Always check the website of an individual college or program as requirements may change from year to year. Students must talk to their counselor about the selection of and timing for these tests.
Yes. The following are a few of the growing number of colleges that do not require standardized tests: Bard, Bates, Bowdoin, Dartmouth, Hamilton, Harvard, Lewis and Clark, Middlebury, Mt. Holyoke, Pitzer, Sarah Lawrence, University of Chicago and Wheaton. For a more complete list, go to www.fairtest.org.
Although schools may not require test scores, they might ask applicants to submit additional information with the application (portfolio, essay, etc). Be sure to carefully assess the requirements of each college in which you are interested.
Official scores must be sent directly to colleges from the College Board (www.collegeboard.com) or the ACT (www.actstudent.org). Scores will take three weeks to arrive after the request is made.
Urban cannot send an official copy of any test scores/results.
For Regular Decision applications: Colleges will accept tests taken through the December test date, even if the application is due earlier.
For Early Action or Early Decision applications: We strongly recommend completing all college-related testing by October. For early admission programs it is important that the scores arrive on or close to the early deadline.
Advanced Placement (AP) and Urban Advanced Studies (UAS) Courses
Urban School's curriculum provides an exceptionally strong foundation in college preparatory subjects. Many of our classes have distinctive features that set them apart as particularly challenging and comparable to college-level work. These classes, designated as UAS, are developed by the Urban faculty and are not limited to the College Board Advanced Placement curriculum. UAS classes are offered in every subject area and recognized by colleges (including the University of California) as honors-level courses.
- Do Urban students take AP tests?
- What is the difference between an AP course and an AP test?

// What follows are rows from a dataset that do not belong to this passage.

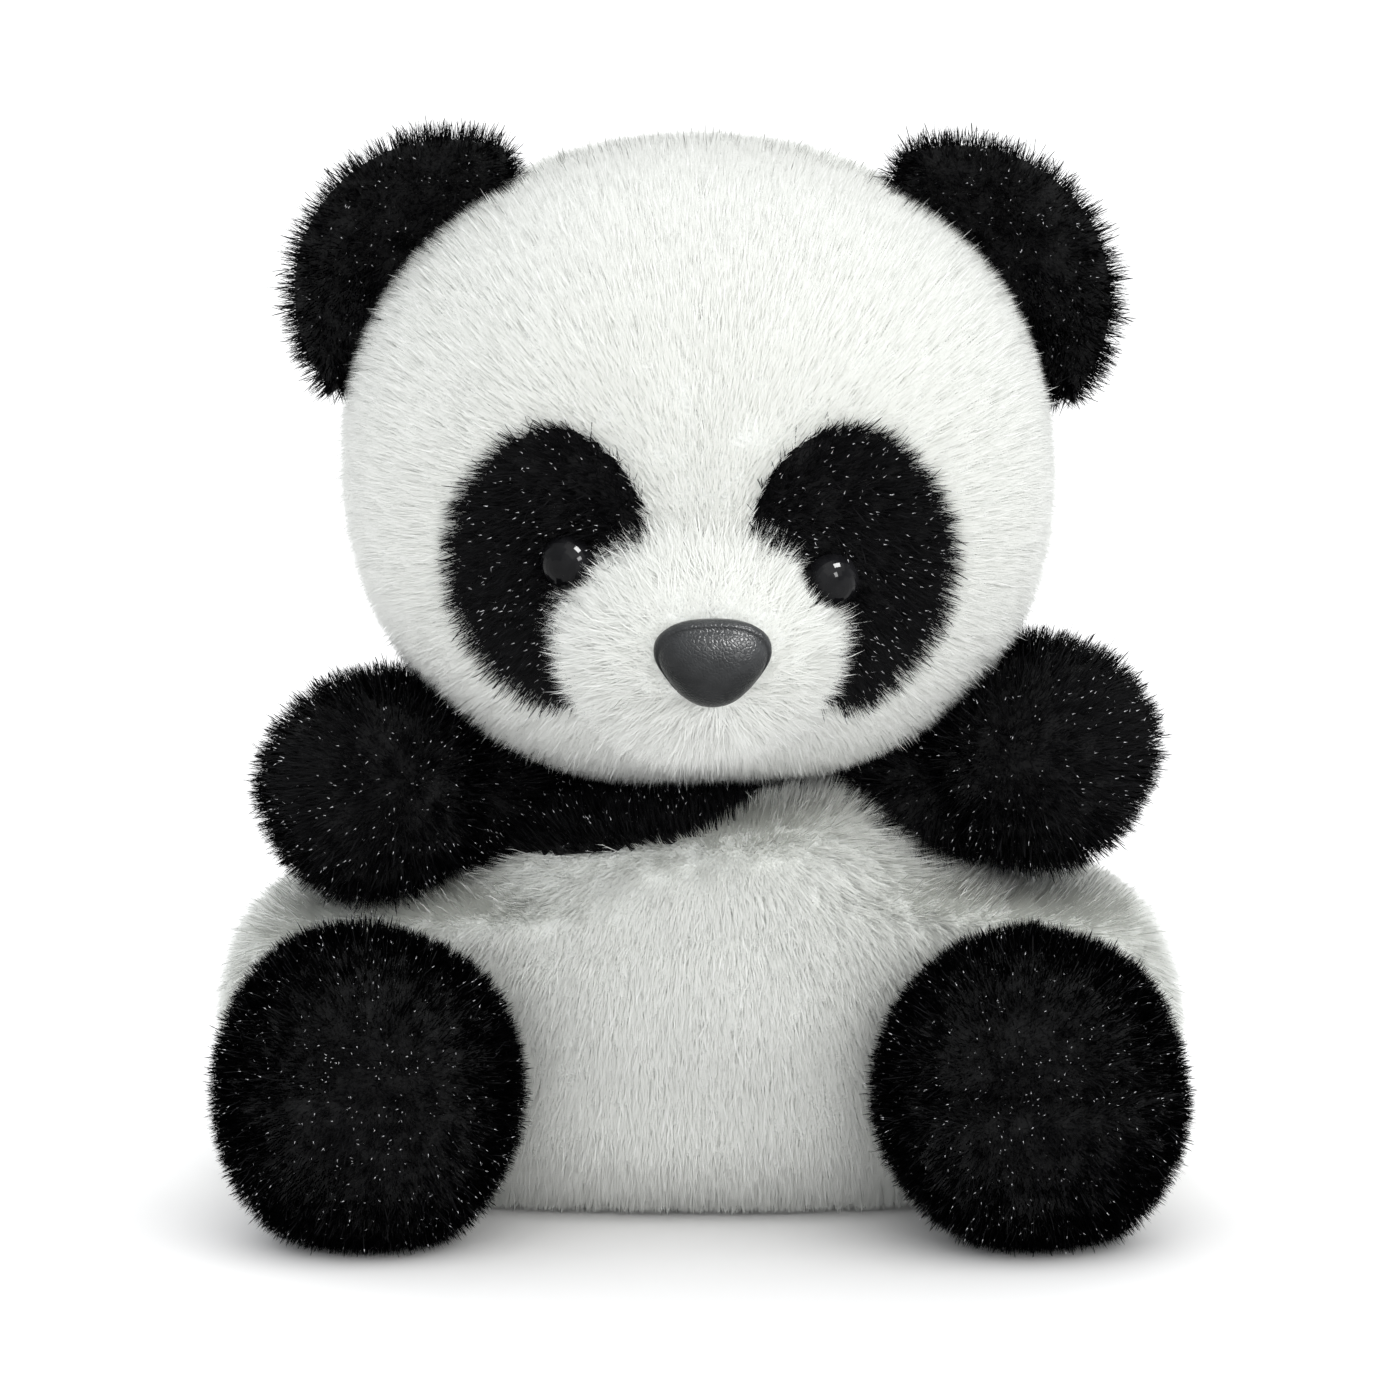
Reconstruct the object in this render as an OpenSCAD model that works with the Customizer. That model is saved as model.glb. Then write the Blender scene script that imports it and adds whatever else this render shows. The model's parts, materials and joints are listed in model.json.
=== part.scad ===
// A palm-sized sitting plush panda: sewn skins over stuffing, with a bean-bag seat.
// Millimetres, +Z up. The panda faces -Y, and its own left side is +X.
// The origin is on the surface that it sits on, below the middle of the body.

/* [Fabric] */
// Thickness of a sewn skin: backing cloth and the dense foot of its pile
skin_t = 1.2; // [1:0.1:1.5]
// Gap that is left between two skins at a seam
seam_gap = 0.3; // [0.2:0.1:0.5]

/* [Head] */
// Width of the head over its skins
head_w = 78; // [76:0.5:80]
// Depth of the head from the face to the back, without the muzzle
head_d = 66; // [64:0.5:68]
// Height of the head over its skins
head_h = 69.6; // [68:0.2:70]
// Height of the middle of the head
head_z = 85; // [85:0.5:88]
// How far the middle of the head leans forward of the body
head_lean = 6; // [5:0.5:8]
// How far the muzzle stands out of the face
muzzle_out = 8.5; // [6:0.5:10]

/* [Face] */
// Angle of each eye patch to the side of the face
patch_turn = 30.5; // [29:0.5:32]
// Angle of each eye patch below the middle of the head
patch_drop = 13; // [12:0.5:15]
// Angular radius of the muzzle's seam
muzzle_reach = 22; // [20:0.5:23]
// Angle of the muzzle below the middle of the head
muzzle_drop = 28; // [26:0.5:30]
// Diameter of a safety eye's dome
eye_d = 6.4; // [5:0.2:8]
// Width of the moulded nose
nose_w = 13; // [11:0.5:14]
// Diameter of the shank of the eyes and of the nose
shank_d = 3; // [2.5:0.1:3.5]

/* [Ears] */
// Radius of an ear's round edge
ear_r = 17.5; // [15:0.5:19]
// Angle of an ear above level, seen from the front
ear_rise = 36; // [34:0.5:40]
// How far an ear's edge curls forward
ear_cup = 3; // [1:0.5:4]

/* [Body] */
// Width of the bean-bag body at the hips
body_w = 105; // [103:0.5:106]
// How far the feet dent the front of the body
leg_dent = 8; // [7.5:0.5:9]

/* [Limbs] */
// Radius of an arm's round end
arm_r = 12; // [11:0.25:12.5]
// How far the left arm is raised from level
left_arm_rise = 20; // [10:1:25]
// How far the right arm is raised from level
right_arm_rise = 2; // [0:1:12]
// Radius of a foot
foot_r = 16.4; // [15:0.1:17]
// Distance of each foot from the middle of the body
foot_x = 37.6; // [37:0.2:39]
// Radius of the tail
tail_r = 5.5; // [4:0.5:6]

/* [Hidden] */

white_fur = "#eceeea";
black_fur = "#17171a";
filling = "#f4f2ea";
hard_black = "#0c0c0e";

// A superellipsoid with this power is a little fuller than an ellipsoid
head_power = 2.15;
head_c = [0, -head_lean, head_z];
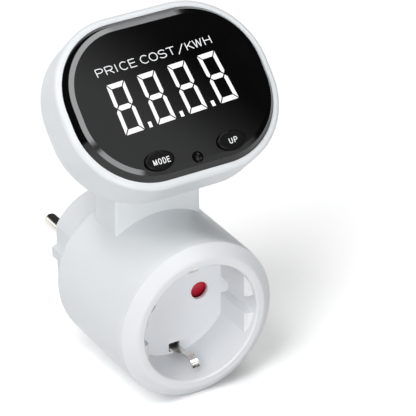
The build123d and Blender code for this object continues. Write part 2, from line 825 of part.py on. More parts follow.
def display_window():
    """Dark window plate: drafted wall, shallow bevel, holes for the buttons."""
    base = slab(window_outline(0), -window_rebate, 0)
    wall = loft([window_outline(0).face(), (Pos(0, 0, window_rise) * window_outline(window_draft)).face()],
                ruled=True)
    bevel = loft([
        (Pos(0, 0, window_rise) * window_outline(window_draft)).face(),
        (Pos(0, 0, window_face) * window_outline(window_draft + bevel_width)).face(),
    ], ruled=True)
    plate = base + wall + bevel
    for side in (-1, 1):
        hole = Pos(side * button_x, button_y) * Ellipse(button_half_width + button_gap, button_half_height + button_gap)
        plate -= slab(hole, -window_rebate, window_face)
    plate -= peg(0, reset_y, reset_radius + button_gap, -window_rebate, window_face)
    return on_head(plate)


def end_segment(way):
    """Top or bottom bar of a digit, mitred at both ends; way +1 is the top."""
    mitre = segment_gap / sqrt(2)
    outer = digit_width / 2 - mitre
    inner = outer - upright_stroke
    high = way * digit_height / 2
    low = way * (digit_height / 2 - bar_stroke)
    return make_face(Polyline((-outer, high), (outer, high), (inner, low), (-inner, low), close=True))


def side_segment(side, way):
    """Upright bar of a digit: mitred at its outer end, pointed at the middle."""
    mitre = segment_gap / sqrt(2)
    top = digit_height / 2 - mitre
    foot = bar_stroke / 2 + mitre
    outer = side * digit_width / 2
    middle = side * (digit_width - upright_stroke) / 2
    inner = side * (digit_width / 2 - upright_stroke)
    return make_face(Polyline((outer, way * top), (inner, way * (top - bar_stroke)), (inner, way * foot),
                              (middle, way * mitre), (outer, way * foot), close=True))


def middle_segment():
    """Middle bar of a digit, pointed at both ends."""
    mitre = segment_gap / sqrt(2)
    point = (digit_width - upright_stroke) / 2 - mitre
    shoulder = point - bar_stroke / 2
    half = bar_stroke / 2
    return make_face(Polyline((-point, 0), (-shoulder, half), (shoulder, half), (point, 0), (shoulder, -half),
                              (-shoulder, -half), close=True))


def digit_faces():
    """Faces of every segment and decimal point on the head plane."""
    segments = [middle_segment()]
    for way in (-1, 1):
        segments.append(end_segment(way))
        segments.extend(side_segment(side, way) for side in (-1, 1))
    row = Pos(*digit_centre) * Rot(0, 0, digit_turn)
    faces = []
    for index in range(digit_count):
        x = (index - (digit_count - 1) / 2) * digit_pitch
        faces.extend(row * Pos(x, 0) * segment for segment in segments)
        if index < digit_count - 1:
            point = Pos(x + digit_pitch / 2, (point_height - digit_height) / 2) * Rectangle(point_width, point_height)
            faces.append(row * point)
    return faces


def digit_segments():
    """Light guides of the digits, one solid for each segment and point."""
    z0 = module_z1 - segment_depth
    bars = [on_head(slab(face, z0, module_z1)) for face in digit_faces()]
    return Compound(children=bars)


def digit_module():
    """Display block with a pocket for each segment."""
    width = (digit_count - 1) * digit_pitch + digit_width + 2 * module_margin_x
    height = digit_height + 2 * module_margin_y
    row = Pos(*digit_centre) * Rot(0, 0, digit_turn)
    module = slab(row * Rectangle(width, height), module_z0, module_z1)
    for face in digit_faces():
        module -= slab(face, module_z1 - segment_depth, module_z1)
    return on_head(module)


def display_board():
    """Circuit board behind the window."""
    board = slab(head_outline(display_board_inset), display_z0, display_z1)
    for side in (-1, 1):
        for up in (-1, 1):
            board -= peg(side * display_post_x, up * display_post_y, screw_radius + screw_gap, display_z0, display_z1)
    return on_head(board)


def switch_places():
    """Middle of each push switch on the head plane."""
    return [(-button_x, button_y), (button_x, button_y), (0, reset_y)]


def switch_body(x, y):
    """Push switch body with a hole for its plunger."""
    z0 = display_z1
    z1 = display_z1 + switch_height
    height = min(switch_size, 2 * (head_height / 2 - head_wall - abs(y) - switch_wall_gap))
    body = Pos(x, y, (z0 + z1) / 2) * Box(switch_size, height, z1 - z0)
    body = chamfer(body.edges().filter_by(Axis.Z), switch_corner)
    bore_z = z1 - plunger_socket - button_travel - plunger_floor_gap
    return on_head(body - peg(x, y, plunger_radius + plunger_gap, bore_z, z1))


def push_switches():
    """The three push switches on the display board."""
    return Compound(children=[switch_body(x, y) for x, y in switch_places()])


def plunger(x, y):
    """Moving stem of one push switch."""
    z1 = display_z1 + switch_height
    return on_head(peg(x, y, plunger_radius, z1 - plunger_socket, z1 + plunger_rise))


def button_stem(x, y, top_z):
    """Stem between a button's flange and its plunger."""
    z0 = display_z1 + switch_height + plunger_rise
    return peg(x, y, plunger_radius, z0, top_z)


def oval_button(x):
    """Oval key cap with a flange under the window and a stem."""
    flange_z1 = -window_rebate - button_stop_gap
    flange_z0 = flange_z1 - button_flange_thickness
    cap = slab(Pos(x, button_y) * Ellipse(button_half_width, button_half_height), flange_z1, window_face + button_proud)
    cap = fillet(cap.edges().group_by(Axis.Z)[-1], button_edge)
    flange = Ellipse(button_half_width + button_flange, button_half_height + button_flange)
    cap += slab(Pos(x, button_y) * flange, flange_z0, flange_z1)
    return on_head(cap + button_stem(x, button_y, flange_z0))


def reset_button():
    """Small recessed key with a dimpled top."""
    flange_z1 = -window_rebate - button_stop_gap
    flange_z0 = flange_z1 - button_flange_thickness
    top = window_face - reset_sink
    key = peg(0, reset_y, reset_radius, flange_z1, top)
    key += peg(0, reset_y, reset_radius + button_flange, flange_z0, flange_z1)
    ball = (reset_radius ** 2 + reset_dimple ** 2) / (2 * reset_dimple)
    key -= Pos(0, reset_y, top + ball - reset_dimple) * Sphere(ball)
    return on_head(key + button_stem(0, reset_y, flange_z0))


def display_driver():
    """Driver chip on the back of the display board."""
    width, height, depth = driver_chip
    x, y = driver_chip_place
    return on_head(Pos(x, y, display_z0 - depth / 2) * Box(width, height, depth))


def display_screws():
    """Screws that hold the display board to the head's posts."""
    screws = []
    for side in (-1, 1):
        for up in (-1, 1):
            place = Pos(side * display_post_x, up * display_post_y, display_z1)
            screws.append(on_head(place * screw(screw_head_radius, screw_bite)))
    return Compound(children=screws)


def neck_screws():
    """Screws that pull the head down onto the neck."""
    length = head_wall + screw_bite - screw_hole_spare
    screws = []
    for side in (-1, 1):
        place = Pos(side * neck_boss_x, neck_hole_y(), head_floor_z)
        screws.append(on_head(place * screw(screw_head_radius, length)))
    return Compound(children=screws)


def base_screws():
    """Sunk screws round the nose that hold the plug base in the barrel."""
    shape = screw(base_screw_head_radius, screw_bite)
    screws = []
    for angle in base_screw_angles:
        place = Rot(0, angle, 0) * Pos(base_screw_place, seat_y - screw_head - base_screw_sink, 0) * Rot(-90, 0, 0)
        screws.append(place * shape)
    return Compound(children=screws)


def board_screws():
    """Screws that hold the power board to the plug base."""
    screws = []
    for side in (-1, 1):
        place = Pos(side * board_post_x, board_y0, board_post_z) * Rot(90, 0, 0)
        screws.append(place * screw(screw_head_radius, screw_bite))
    return Compound(children=screws)


def main():
    os.makedirs("parts", exist_ok=True)
    save("main_housing", main_housing())
    save("socket_cup", socket_cup())
    save("plug_base", plug_base())
    save("plug_pin_left", plug_pin(-1))
    save("plug_pin_right", plug_pin(1))
    save("plug_earth_strip", plug_earth_strip())
    save("socket_earth_clips", socket_earth_clips())
    save("earth_link", earth_link())
    save("contact_sleeve_left", contact_sleeve(-1))
    save("contact_sleeve_right", contact_sleeve(1))
    save("shutter", shutter())
    save("shutter_spring", shutter_spring())
    save("shutter_retainer", shutter_retainer())
    save("power_board", power_board())
    save("line_busbar", busbar(-1))
    save("neutral_busbar", busbar(1))
    save("current_shunt", current_shunt())
    save("film_capacitor", film_capacitor_body())
    save("smoothing_capacitor", smoothing_capacitor())
    save("varistor", varistor())
    save("fusible_resistor", fusible_resistor())
    save("metering_chip", metering_chip_body())
    save("board_connector", board_connector())
    save("ribbon_cable", ribbon_cable())
    save("head_shell", head_shell())
    save("display_window", display_window())
    save("digit_module", digit_module())
    save("digit_segments", digit_segments())
    save("display_board", display_board())
    save("display_driver", display_driver())
    save("display_connector", display_connector())
    save("push_switches", push_switches())
    save("mode_plunger", plunger(-button_x, button_y))
    save("up_plunger", plunger(button_x, button_y))
    save("reset_plunger", plunger(0, reset_y))
    save("mode_button", oval_button(-button_x))
    save("up_button", oval_button(button_x))
    save("reset_button", reset_button())
    save("display_screws", display_screws())
    save("neck_screws", neck_screws())
    save("base_screws", base_screws())
    save("board_screws", board_screws())


main()
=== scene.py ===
import bpy
import json
import math
from mathutils import Matrix, Vector


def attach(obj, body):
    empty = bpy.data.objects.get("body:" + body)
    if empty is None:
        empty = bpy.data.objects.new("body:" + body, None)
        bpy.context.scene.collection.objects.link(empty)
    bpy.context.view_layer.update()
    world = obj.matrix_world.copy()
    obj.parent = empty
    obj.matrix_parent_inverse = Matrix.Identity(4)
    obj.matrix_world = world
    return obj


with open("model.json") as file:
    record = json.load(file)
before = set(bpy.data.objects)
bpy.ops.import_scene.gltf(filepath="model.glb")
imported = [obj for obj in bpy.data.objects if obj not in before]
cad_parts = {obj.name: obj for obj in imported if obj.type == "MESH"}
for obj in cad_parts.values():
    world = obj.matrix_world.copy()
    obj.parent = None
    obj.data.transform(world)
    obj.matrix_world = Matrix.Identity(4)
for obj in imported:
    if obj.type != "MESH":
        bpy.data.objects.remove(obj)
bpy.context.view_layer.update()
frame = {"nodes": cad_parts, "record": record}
nodes = frame["nodes"]

mm = 0.001
frontY = -64.0 * mm                     # plane of the outlet's front ring
barrelRadius = 27.0 * mm                # the barrel rests on the floor
plainWhite = (1.0, 1.0, 1.0, 1.0)

head = {
    "tilt": math.radians(44.5),         # the face leans back this far from upright
    "centre": Vector((0.0, -45.4 * mm, 72.0 * mm)),     # middle of the rim plane
    "face": 2.3 * mm,                   # rim plane to the window's face
    "keyTop": 3.2 * mm,                 # rim plane to the top of the oval keys
}


class Value:                            # a node's output that takes part in arithmetic
    def __init__(self, shader, socket):
        self.shader = shader
        self.socket = socket

    def maths(self, operation, first, second):
        return self.shader.node("ShaderNodeMath", {"operation": operation}, {0: first, 1: second})

    def __add__(self, other):
        return self.maths("ADD", self, other)

    def __radd__(self, other):
        return self.maths("ADD", other, self)

    def __sub__(self, other):
        return self.maths("SUBTRACT", self, other)

    def __rsub__(self, other):
        return self.maths("SUBTRACT", other, self)

    def __mul__(self, other):
        return self.maths("MULTIPLY", self, other)

    def __rmul__(self, other):
        return self.maths("MULTIPLY", other, self)

    def __truediv__(self, other):
        return self.maths("DIVIDE", self, other)

    def __pow__(self, other):
        return self.maths("POWER", self, other)

    def clamp(self, low=0.0, high=1.0):
        return self.maths("MINIMUM", self.maths("MAXIMUM", self, low), high)


noiseLow = 0.3                          # nearly all of a noise texture lies between these two
noiseHigh = 0.7


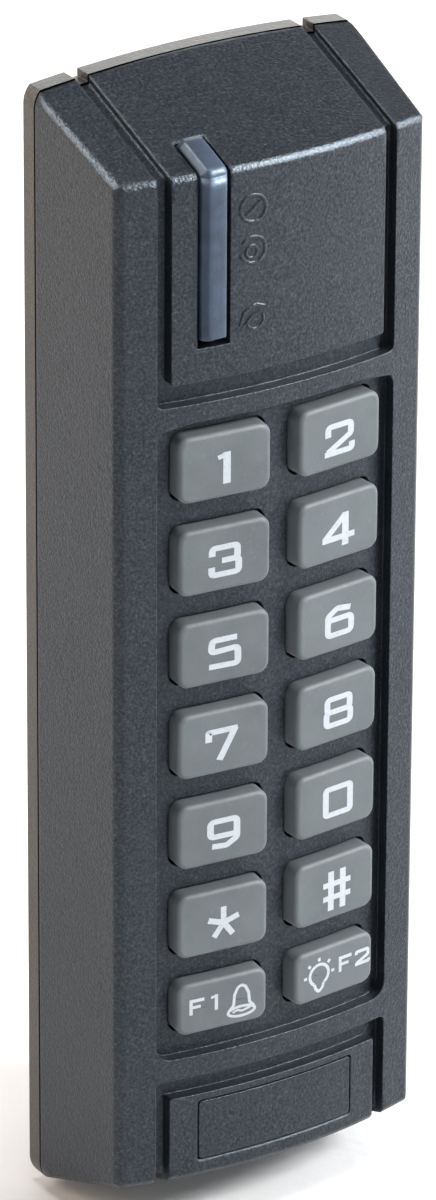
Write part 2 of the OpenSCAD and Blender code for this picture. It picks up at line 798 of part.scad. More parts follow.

- What about colleges and APs?
- How and when does an Urban student decide to take an AP test?
Colleges consider AP classes as honors level courses. Colleges also consider Urban's UAS (Urban Advanced Studies) classes as honors level courses. The University of California and some other colleges assign extra points for honors courses when calculating a grade point average (GPA). Most colleges look favorably on students who take a challenging course load that includes some honors level courses.
Because many schools adopt the standardized curriculum of the College Board, college representatives will sometimes adopt language in which they refer to AP courses as the most advanced curriculum. This might create an impression that AP courses are required for selective college admissions. In fact, there are many schools (and growing) that do not teach the standardized AP curriculum of the College Board and, like Urban, are recognized and respected as having a very rigorous independent curriculum that is excellent preparation for college and university work.
A student can get the extra point for taking an AP (or UAS) course without taking the AP test. However, a college will not award college credit unless the student takes (and passes) an AP test. AP tests are an indication of how well a student has mastered the material covered in an AP course. Many colleges use the test to award college credit for mastering the material covered in the course. A score below 3 is not considered a passing score. Each college has its own AP policy about how (or if) credit is given and what AP tests and scores qualify. There is little uniformity from college to college, so the student should research the policies of each college they are exploring.
Please note that colleges award credit based on the results of the AP test, not the AP course. It is possible to receive credit based on the results of the AP test without having taken the AP course, as is the case with Urban students who take AP tests.
Since AP tests are based on an advanced curriculum, most students taking AP tests are Juniors and Seniors. Teachers in classes that provide sufficient preparation for an AP test will discuss the test with students during second term. Some courses (Chemistry and Calculus) have AP test prep courses in the beginning of the third term. This prep course needs to be included in the student’s academic schedule. Students sign up for their schedule in the spring of the previous year, thus must give some thought as to whether they are considering taking an AP test.
Some courses (English and foreign language) have optional additional test prep meetings during E periods, tutorial periods or after school hours. A student would elect to take these at the end of the second term after consultation with the teacher.
Some students elect to take an AP test without the extra test preparation. A student needs to register for the test through his/her teacher by the end of March. The tests are administered during the designated school day in the first two weeks of May.